Why don’t I cultivate a heart that waits, longs, and yearns, not for an on-time departure but for the really good stuff: peace, the sense that God is pleased with me, that I’m enough no matter what I do, and contentment with simplicity and the quiet joy of living in the presence of Jesus and abiding in Him? We know why, of course. The enemy, the hater of our souls, wants to keep us busy, frantic, and frenetic, chasing mundanity 2.0, when God wants to provide us with the richness and fullness of His nearness. God wants us to wait for something more because He promises it. He wants His promises to bring us hope.
Hope is not a faint, ephemeral belief in an uncertain outcome that may or may not occur. Hope is found in a person: the one through whom all that exists was created, the restorer and redeemer of all things, and the one in whom all things are held together. Embracing this hope entails placing your belief and conviction in the future, a solid foundation you can cling to no matter what life throws at you. This foundation is rooted in the person who brought everything into creation, who holds the atoms and molecules in your body together, keeping everything in motion and alive.
If you’re going to anchor your life on something or someone, that’s a little more reliable than your looks, your 401(k), or even the Aggies, don’t you think? This is truly “Blessed Assurance, Jesus is mine; Oh, what a foretaste of glory divine; Heir of salvation, purchase of God; Born of His Spirit, Washed in His Blood.” This is our story, and our song.
Advent is the season for telling our enemy, “No, not today.” It’s the season of waiting. This year, particularly, my heart longs for a new day, for the day of the resurrection, when my dad and I will walk together again. This year, why steamroll impatiently to Christmas Day, anxious to just get there, and miss the buildup—all the good stuff that comes with a heart that waits and longs and yearns for the things of Jesus—those things noble and holy and true?

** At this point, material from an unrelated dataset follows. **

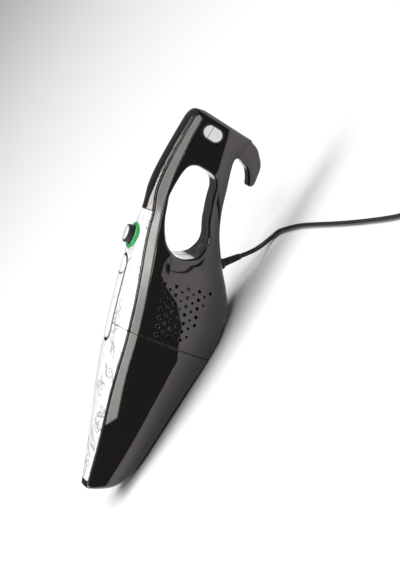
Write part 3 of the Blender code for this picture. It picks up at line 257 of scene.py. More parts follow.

Can we say “no” this Advent? Can we just stay in tonight, tomorrow, or this weekend with the ones we love, recounting how God has blessed us this year in ways we hadn’t anticipated at the beginning, maybe in ways we wouldn’t ordinarily look upon as blessings? Could we consider getting up a bit earlier tomorrow morning, before the kids, to turn on the tree lights in the quiet of the morning and wait? Can we take a few moments, or even an hour, to feel the deep sense of longing that comes from basking in the reality that, although you live in the world, you are not a child of it, that you belong somewhere else, to Someone else, and let that bring you relief and comfort for the simple reason that the world you are not permanently fixed to no longer enslaves or controls you?
Maybe then, we can have that peace on earth we’ve heard so much about.